To retrieve the information you seek would require a manual review of all detections for ‘No Driving Licence’ involving offenders under 17 years of age. There were 61 detected offences of ‘no driving licence’ where the offender was under 17 years old, which were subsequently referred for prosecution. Additionally, driving underage is not a single case involving cars. It would extend to agricultural vehicles, mopeds and motorcycles. This would quadruple the required checks. Each case record would require manual checks of all files to ascertain full details and then more time to find the outcomes. A check of each occurrence could thus take approximately 40 minutes per case. Therefore, it would take over 40 hours to determine the number of individuals who were stopped for driving underage and the location of the offence, bringing this request over the 18 hour cost limit.

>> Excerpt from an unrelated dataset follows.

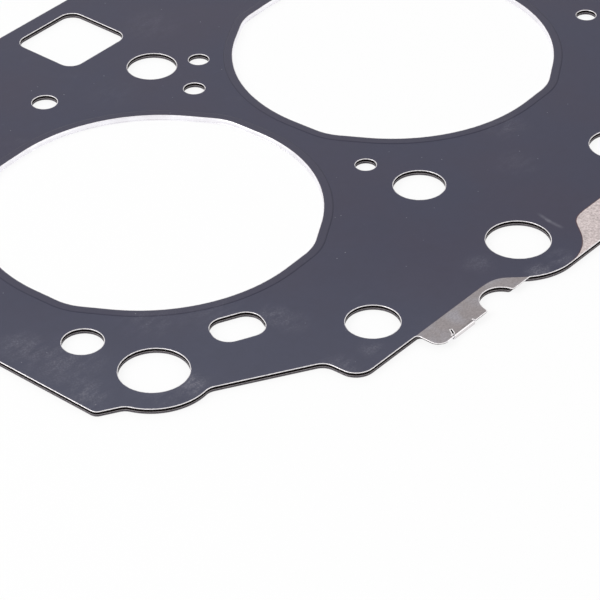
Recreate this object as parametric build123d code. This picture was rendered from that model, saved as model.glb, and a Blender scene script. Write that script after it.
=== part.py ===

In accordance with the Freedom of Information Act 2000, this letter should be considered as a Refusal Notice, and the request has therefore been closed.
Advice and assistance
You may wish to submit a refined request in order that the cost of complying with your request may be facilitated within the ‘appropriate limit’. In compliance with Section 16 of the Act, we have considered how your request may be refined to bring it under the appropriate limit.
We may be able to provide a response, under the appropriate limit, for the following:
- The number of detections for the offence of ‘no driving licence’ where the offender was under 17 years old, which were subsequently referred for prosecution, between 1st January 2024 and 30th November 2024.
- The number of detections (detailed in the above bullet point) broken down by district location.
Submission of a refined request would be treated as a new request, and considered in accordance with the Freedom of Information Act 2000, including consideration of relevant Part II exemptions.